I have placed my faith and trust in the Lord.  I have accepted that God has everything in control.  This has given me more freedom than I have ever known.  I am without anxiety or worry.  I can trust in God’s providence to get me through and back home to my husband.  I trust that God’s word is true and he only wants the finer things for me.  And I know that Kevin and I don’t have the marriage we did.  We have lost something amazing.  But as we both move more intentionally towards the Lord, we are growing together in a way that we cannot see.  When I get back home, Kevin and I will have a second honeymoon of sorts.  Our marriage will feel new to us again and we will continue from there.  Because we have both moved fervently towards the Lord, we will make leaps and bounds in our marriage when I return.  I understand that this is because I don’t have a contract of marriage with my husband.  I have a covenant between my husband, myself and the Lord, and the latter is what holds it together.  Our newfound reliance on the Lord will renew our marriage in a way that nothing else could.  And though I do not know what that will look like yet, I have faith and trust that it will be good.  My expectations have changed based on my faith in God’s promises. 
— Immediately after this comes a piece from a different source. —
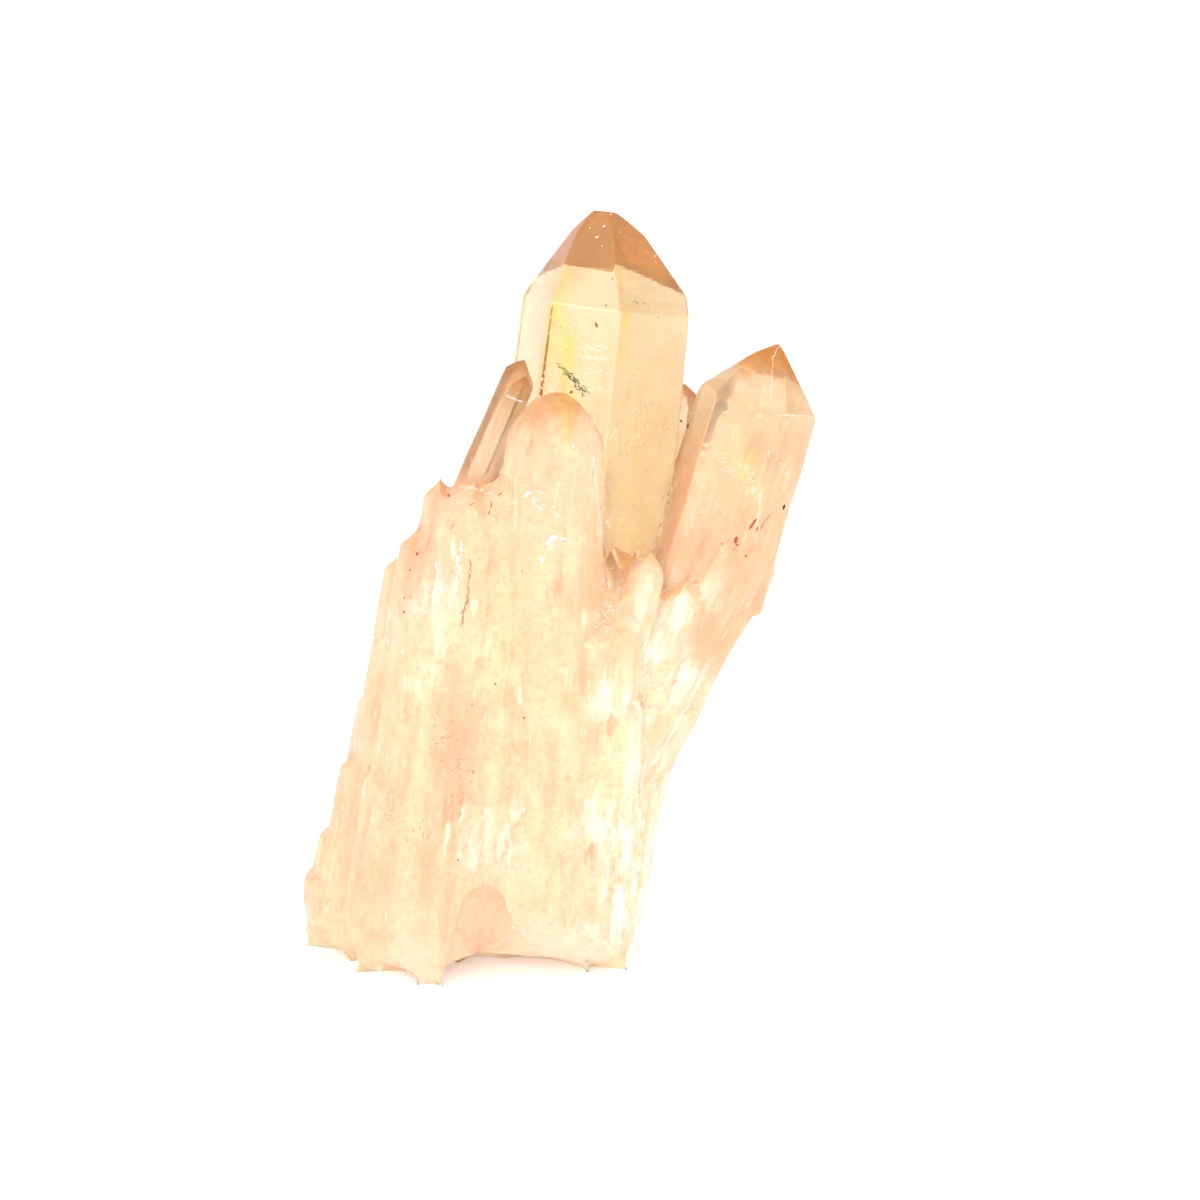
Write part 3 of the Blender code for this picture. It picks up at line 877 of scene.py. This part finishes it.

And though sometimes, I know that my concern over my marriage may look like apathy to some, nonchalance to others, and everything in between.  But what those people have missed is that my love for my God and my husband exceeds their understanding.  That love is deeper than anyone knows, but I hold it out for the Lord with an open hand.  There was a point in my life when I was concerned I would lose my faith if God ever took my husband from me.  Now I am pretty sure that I would be devastated for the loss, but I could still move towards God to supply my comfort and strength.  I am not sure I could handle it as well as Job, but I would make it through.